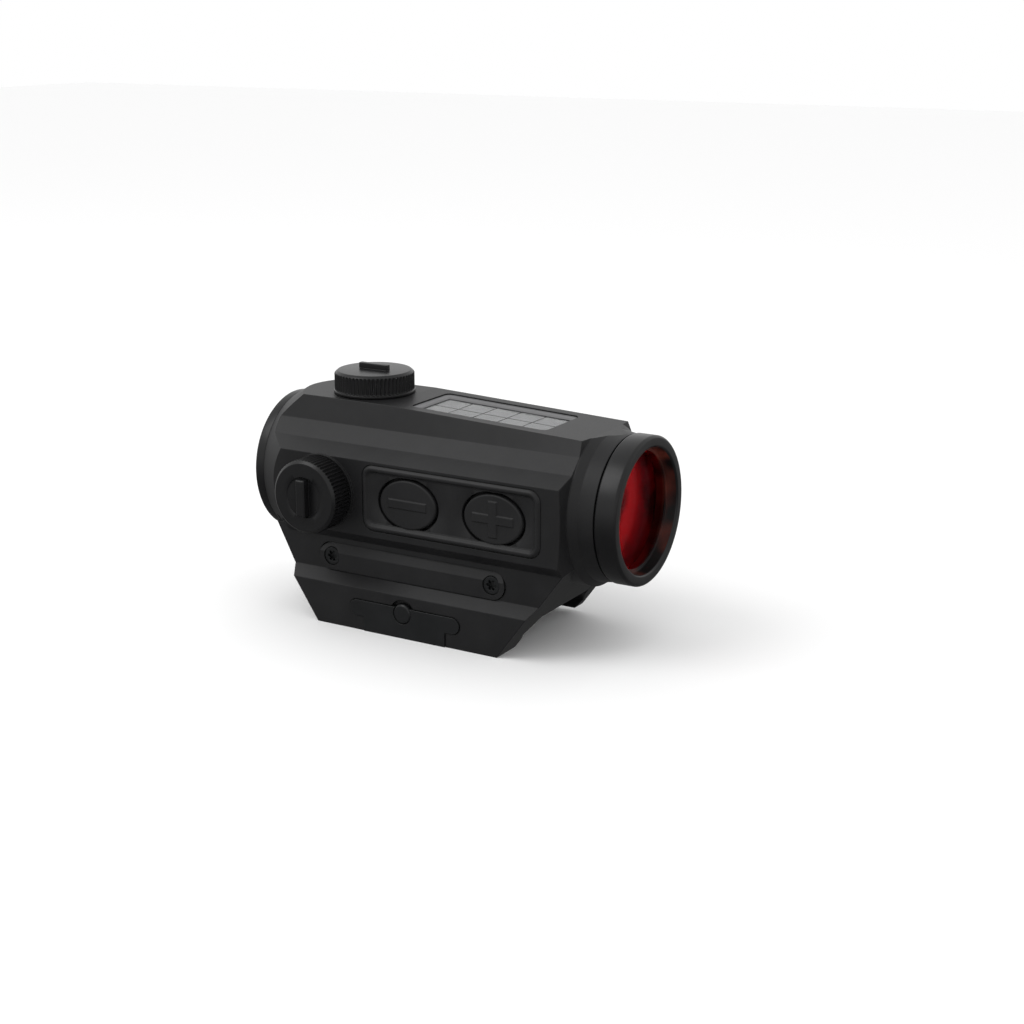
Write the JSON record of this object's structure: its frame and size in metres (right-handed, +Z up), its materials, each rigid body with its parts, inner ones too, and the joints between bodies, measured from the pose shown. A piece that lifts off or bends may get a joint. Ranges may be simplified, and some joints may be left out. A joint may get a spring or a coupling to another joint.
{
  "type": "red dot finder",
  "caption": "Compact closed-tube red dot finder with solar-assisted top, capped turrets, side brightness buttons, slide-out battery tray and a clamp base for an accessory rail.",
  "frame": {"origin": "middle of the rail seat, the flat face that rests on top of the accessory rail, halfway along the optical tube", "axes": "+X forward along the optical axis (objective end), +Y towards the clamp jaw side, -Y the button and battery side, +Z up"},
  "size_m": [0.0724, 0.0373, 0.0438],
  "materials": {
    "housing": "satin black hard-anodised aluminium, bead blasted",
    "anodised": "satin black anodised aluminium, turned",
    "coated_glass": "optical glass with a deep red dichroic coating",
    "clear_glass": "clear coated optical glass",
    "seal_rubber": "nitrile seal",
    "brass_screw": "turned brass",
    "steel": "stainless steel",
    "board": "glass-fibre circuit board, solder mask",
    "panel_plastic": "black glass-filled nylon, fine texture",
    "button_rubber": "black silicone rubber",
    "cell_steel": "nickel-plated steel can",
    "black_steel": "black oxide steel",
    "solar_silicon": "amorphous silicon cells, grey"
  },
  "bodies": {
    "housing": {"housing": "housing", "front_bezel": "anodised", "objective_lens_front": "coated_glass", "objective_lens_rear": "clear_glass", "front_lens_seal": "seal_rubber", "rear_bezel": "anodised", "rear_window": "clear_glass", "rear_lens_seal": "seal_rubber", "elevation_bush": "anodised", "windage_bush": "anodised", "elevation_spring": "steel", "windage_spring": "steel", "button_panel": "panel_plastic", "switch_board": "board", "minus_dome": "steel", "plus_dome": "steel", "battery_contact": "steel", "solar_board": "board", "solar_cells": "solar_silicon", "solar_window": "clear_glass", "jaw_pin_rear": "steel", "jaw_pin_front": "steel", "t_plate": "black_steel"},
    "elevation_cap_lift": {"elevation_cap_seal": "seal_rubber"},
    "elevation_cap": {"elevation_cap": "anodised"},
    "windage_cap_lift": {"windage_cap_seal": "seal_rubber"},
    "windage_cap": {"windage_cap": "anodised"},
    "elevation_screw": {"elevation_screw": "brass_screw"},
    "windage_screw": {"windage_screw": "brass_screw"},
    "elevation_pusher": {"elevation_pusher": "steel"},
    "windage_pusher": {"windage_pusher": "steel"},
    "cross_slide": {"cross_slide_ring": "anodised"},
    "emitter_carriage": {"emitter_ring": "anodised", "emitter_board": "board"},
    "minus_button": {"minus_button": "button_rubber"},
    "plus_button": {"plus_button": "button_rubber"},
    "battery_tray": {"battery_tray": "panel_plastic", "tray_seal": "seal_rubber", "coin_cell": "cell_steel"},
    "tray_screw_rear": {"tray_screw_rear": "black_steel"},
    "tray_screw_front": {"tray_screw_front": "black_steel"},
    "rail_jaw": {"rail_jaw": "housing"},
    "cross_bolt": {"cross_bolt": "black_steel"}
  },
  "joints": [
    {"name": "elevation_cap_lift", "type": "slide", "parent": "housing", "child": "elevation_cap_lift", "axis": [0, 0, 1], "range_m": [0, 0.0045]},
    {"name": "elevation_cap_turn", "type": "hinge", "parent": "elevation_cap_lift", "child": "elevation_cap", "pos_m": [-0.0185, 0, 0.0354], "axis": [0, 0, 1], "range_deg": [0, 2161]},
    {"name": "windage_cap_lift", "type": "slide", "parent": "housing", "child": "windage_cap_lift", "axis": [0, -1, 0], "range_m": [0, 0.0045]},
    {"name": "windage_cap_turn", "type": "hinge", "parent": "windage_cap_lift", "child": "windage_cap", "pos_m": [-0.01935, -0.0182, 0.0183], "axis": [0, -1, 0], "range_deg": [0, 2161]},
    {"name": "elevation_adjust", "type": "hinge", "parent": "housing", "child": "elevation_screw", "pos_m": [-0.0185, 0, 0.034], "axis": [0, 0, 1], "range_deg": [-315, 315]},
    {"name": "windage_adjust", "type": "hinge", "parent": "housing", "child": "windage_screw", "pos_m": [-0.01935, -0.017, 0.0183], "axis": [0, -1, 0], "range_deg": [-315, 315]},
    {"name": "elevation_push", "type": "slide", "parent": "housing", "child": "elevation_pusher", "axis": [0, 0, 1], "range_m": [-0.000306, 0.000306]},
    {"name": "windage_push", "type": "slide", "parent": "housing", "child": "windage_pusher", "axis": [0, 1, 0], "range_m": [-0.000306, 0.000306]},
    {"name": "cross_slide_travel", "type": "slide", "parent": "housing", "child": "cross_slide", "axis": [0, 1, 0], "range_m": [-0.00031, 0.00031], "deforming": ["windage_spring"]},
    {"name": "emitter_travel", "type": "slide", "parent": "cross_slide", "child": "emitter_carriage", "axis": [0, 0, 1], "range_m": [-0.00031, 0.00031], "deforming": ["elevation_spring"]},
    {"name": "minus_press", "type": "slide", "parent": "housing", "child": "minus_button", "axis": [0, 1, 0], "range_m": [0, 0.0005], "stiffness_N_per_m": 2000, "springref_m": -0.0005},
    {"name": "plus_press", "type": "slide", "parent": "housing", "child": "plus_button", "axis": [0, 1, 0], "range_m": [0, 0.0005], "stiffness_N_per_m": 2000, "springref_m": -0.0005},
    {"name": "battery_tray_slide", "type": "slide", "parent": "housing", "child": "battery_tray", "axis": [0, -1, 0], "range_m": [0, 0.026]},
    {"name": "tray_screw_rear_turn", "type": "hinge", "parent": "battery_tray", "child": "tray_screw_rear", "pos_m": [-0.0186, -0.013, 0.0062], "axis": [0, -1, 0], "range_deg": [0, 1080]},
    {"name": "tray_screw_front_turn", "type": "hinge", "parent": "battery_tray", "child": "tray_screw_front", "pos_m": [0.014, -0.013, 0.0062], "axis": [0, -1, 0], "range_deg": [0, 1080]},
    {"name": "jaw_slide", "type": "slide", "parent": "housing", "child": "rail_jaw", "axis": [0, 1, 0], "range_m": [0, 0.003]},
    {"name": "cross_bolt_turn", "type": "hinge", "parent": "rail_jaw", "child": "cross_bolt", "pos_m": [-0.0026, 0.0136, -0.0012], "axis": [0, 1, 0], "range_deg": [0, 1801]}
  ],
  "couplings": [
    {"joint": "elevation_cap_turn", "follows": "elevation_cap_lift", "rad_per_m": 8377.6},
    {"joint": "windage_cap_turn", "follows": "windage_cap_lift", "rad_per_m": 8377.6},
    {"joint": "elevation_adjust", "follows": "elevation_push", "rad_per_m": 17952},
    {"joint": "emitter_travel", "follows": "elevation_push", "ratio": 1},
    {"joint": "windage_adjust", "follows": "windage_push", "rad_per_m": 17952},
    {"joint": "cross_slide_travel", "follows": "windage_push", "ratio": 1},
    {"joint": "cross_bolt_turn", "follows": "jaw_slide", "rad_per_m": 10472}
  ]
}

What this task involves: Print the whole listing exactly as it is.

Exercise response:
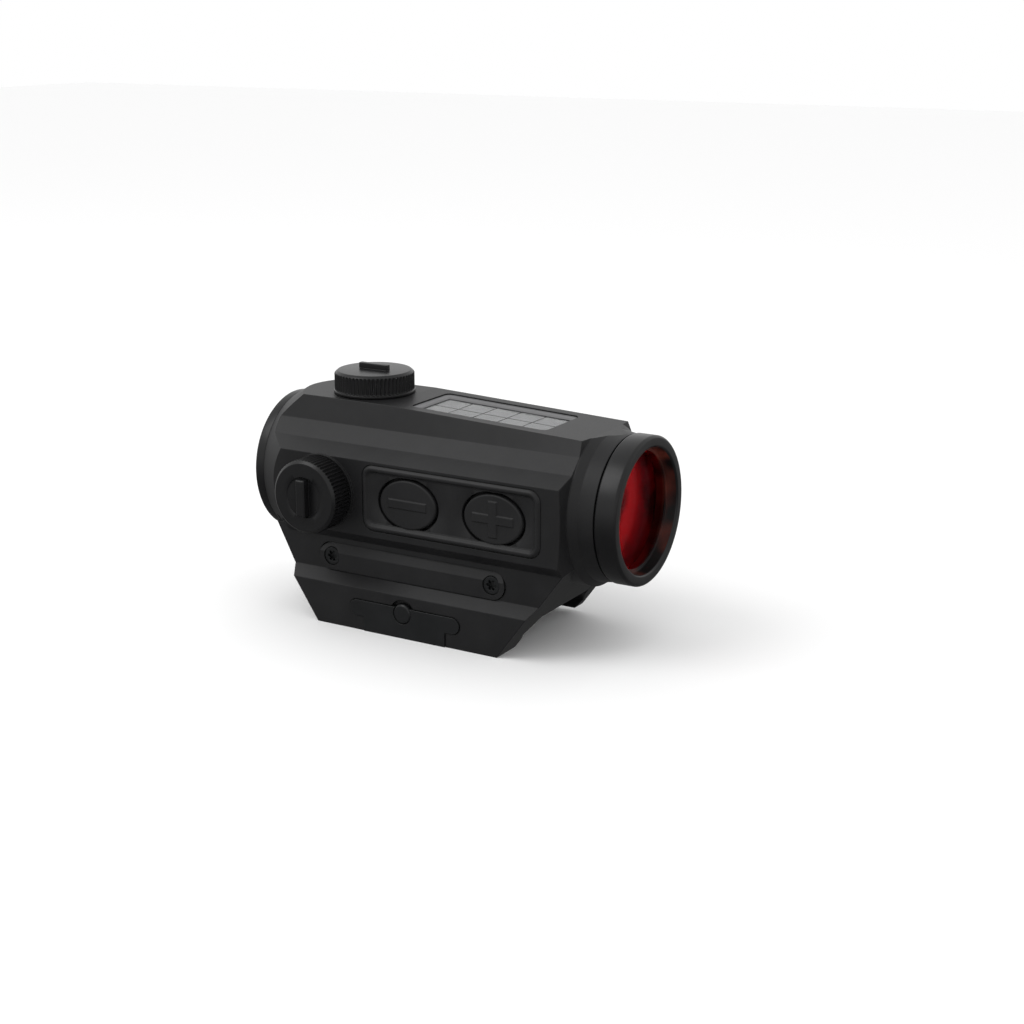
Write the JSON record of this object's structure: its frame and size in metres (right-handed, +Z up), its materials, each rigid body with its parts, inner ones too, and the joints between bodies, measured from the pose shown. A piece that lifts off or bends may get a joint. Ranges may be simplified, and some joints may be left out. A joint may get a spring or a coupling to another joint.
{
  "type": "red dot finder",
  "caption": "Compact closed-tube red dot finder with solar-assisted top, capped turrets, side brightness buttons, slide-out battery tray and a clamp base for an accessory rail.",
  "frame": {"origin": "middle of the rail seat, the flat face that rests on top of the accessory rail, halfway along the optical tube", "axes": "+X forward along the optical axis (objective end), +Y towards the clamp jaw side, -Y the button and battery side, +Z up"},
  "size_m": [0.0724, 0.0373, 0.0438],
  "materials": {
    "housing": "satin black hard-anodised aluminium, bead blasted",
    "anodised": "satin black anodised aluminium, turned",
    "coated_glass": "optical glass with a deep red dichroic coating",
    "clear_glass": "clear coated optical glass",
    "seal_rubber": "nitrile seal",
    "brass_screw": "turned brass",
    "steel": "stainless steel",
    "board": "glass-fibre circuit board, solder mask",
    "panel_plastic": "black glass-filled nylon, fine texture",
    "button_rubber": "black silicone rubber",
    "cell_steel": "nickel-plated steel can",
    "black_steel": "black oxide steel",
    "solar_silicon": "amorphous silicon cells, grey"
  },
  "bodies": {
    "housing": {"housing": "housing", "front_bezel": "anodised", "objective_lens_front": "coated_glass", "objective_lens_rear": "clear_glass", "front_lens_seal": "seal_rubber", "rear_bezel": "anodised", "rear_window": "clear_glass", "rear_lens_seal": "seal_rubber", "elevation_bush": "anodised", "windage_bush": "anodised", "elevation_spring": "steel", "windage_spring": "steel", "button_panel": "panel_plastic", "switch_board": "board", "minus_dome": "steel", "plus_dome": "steel", "battery_contact": "steel", "solar_board": "board", "solar_cells": "solar_silicon", "solar_window": "clear_glass", "jaw_pin_rear": "steel", "jaw_pin_front": "steel", "t_plate": "black_steel"},
    "elevation_cap_lift": {"elevation_cap_seal": "seal_rubber"},
    "elevation_cap": {"elevation_cap": "anodised"},
    "windage_cap_lift": {"windage_cap_seal": "seal_rubber"},
    "windage_cap": {"windage_cap": "anodised"},
    "elevation_screw": {"elevation_screw": "brass_screw"},
    "windage_screw": {"windage_screw": "brass_screw"},
    "elevation_pusher": {"elevation_pusher": "steel"},
    "windage_pusher": {"windage_pusher": "steel"},
    "cross_slide": {"cross_slide_ring": "anodised"},
    "emitter_carriage": {"emitter_ring": "anodised", "emitter_board": "board"},
    "minus_button": {"minus_button": "button_rubber"},
    "plus_button": {"plus_button": "button_rubber"},
    "battery_tray": {"battery_tray": "panel_plastic", "tray_seal": "seal_rubber", "coin_cell": "cell_steel"},
    "tray_screw_rear": {"tray_screw_rear": "black_steel"},
    "tray_screw_front": {"tray_screw_front": "black_steel"},
    "rail_jaw": {"rail_jaw": "housing"},
    "cross_bolt": {"cross_bolt": "black_steel"}
  },
  "joints": [
    {"name": "elevation_cap_lift", "type": "slide", "parent": "housing", "child": "elevation_cap_lift", "axis": [0, 0, 1], "range_m": [0, 0.0045]},
    {"name": "elevation_cap_turn", "type": "hinge", "parent": "elevation_cap_lift", "child": "elevation_cap", "pos_m": [-0.0185, 0, 0.0354], "axis": [0, 0, 1], "range_deg": [0, 2161]},
    {"name": "windage_cap_lift", "type": "slide", "parent": "housing", "child": "windage_cap_lift", "axis": [0, -1, 0], "range_m": [0, 0.0045]},
    {"name": "windage_cap_turn", "type": "hinge", "parent": "windage_cap_lift", "child": "windage_cap", "pos_m": [-0.01935, -0.0182, 0.0183], "axis": [0, -1, 0], "range_deg": [0, 2161]},
    {"name": "elevation_adjust", "type": "hinge", "parent": "housing", "child": "elevation_screw", "pos_m": [-0.0185, 0, 0.034], "axis": [0, 0, 1], "range_deg": [-315, 315]},
    {"name": "windage_adjust", "type": "hinge", "parent": "housing", "child": "windage_screw", "pos_m": [-0.01935, -0.017, 0.0183], "axis": [0, -1, 0], "range_deg": [-315, 315]},
    {"name": "elevation_push", "type": "slide", "parent": "housing", "child": "elevation_pusher", "axis": [0, 0, 1], "range_m": [-0.000306, 0.000306]},
    {"name": "windage_push", "type": "slide", "parent": "housing", "child": "windage_pusher", "axis": [0, 1, 0], "range_m": [-0.000306, 0.000306]},
    {"name": "cross_slide_travel", "type": "slide", "parent": "housing", "child": "cross_slide", "axis": [0, 1, 0], "range_m": [-0.00031, 0.00031], "deforming": ["windage_spring"]},
    {"name": "emitter_travel", "type": "slide", "parent": "cross_slide", "child": "emitter_carriage", "axis": [0, 0, 1], "range_m": [-0.00031, 0.00031], "deforming": ["elevation_spring"]},
    {"name": "minus_press", "type": "slide", "parent": "housing", "child": "minus_button", "axis": [0, 1, 0], "range_m": [0, 0.0005], "stiffness_N_per_m": 2000, "springref_m": -0.0005},
    {"name": "plus_press", "type": "slide", "parent": "housing", "child": "plus_button", "axis": [0, 1, 0], "range_m": [0, 0.0005], "stiffness_N_per_m": 2000, "springref_m": -0.0005},
    {"name": "battery_tray_slide", "type": "slide", "parent": "housing", "child": "battery_tray", "axis": [0, -1, 0], "range_m": [0, 0.026]},
    {"name": "tray_screw_rear_turn", "type": "hinge", "parent": "battery_tray", "child": "tray_screw_rear", "pos_m": [-0.0186, -0.013, 0.0062], "axis": [0, -1, 0], "range_deg": [0, 1080]},
    {"name": "tray_screw_front_turn", "type": "hinge", "parent": "battery_tray", "child": "tray_screw_front", "pos_m": [0.014, -0.013, 0.0062], "axis": [0, -1, 0], "range_deg": [0, 1080]},
    {"name": "jaw_slide", "type": "slide", "parent": "housing", "child": "rail_jaw", "axis": [0, 1, 0], "range_m": [0, 0.003]},
    {"name": "cross_bolt_turn", "type": "hinge", "parent": "rail_jaw", "child": "cross_bolt", "pos_m": [-0.0026, 0.0136, -0.0012], "axis": [0, 1, 0], "range_deg": [0, 1801]}
  ],
  "couplings": [
    {"joint": "elevation_cap_turn", "follows": "elevation_cap_lift", "rad_per_m": 8377.6},
    {"joint": "windage_cap_turn", "follows": "windage_cap_lift", "rad_per_m": 8377.6},
    {"joint": "elevation_adjust", "follows": "elevation_push", "rad_per_m": 17952},
    {"joint": "emitter_travel", "follows": "elevation_push", "ratio": 1},
    {"joint": "windage_adjust", "follows": "windage_push", "rad_per_m": 17952},
    {"joint": "cross_slide_travel", "follows": "windage_push", "ratio": 1},
    {"joint": "cross_bolt_turn", "follows": "jaw_slide", "rad_per_m": 10472}
  ]
}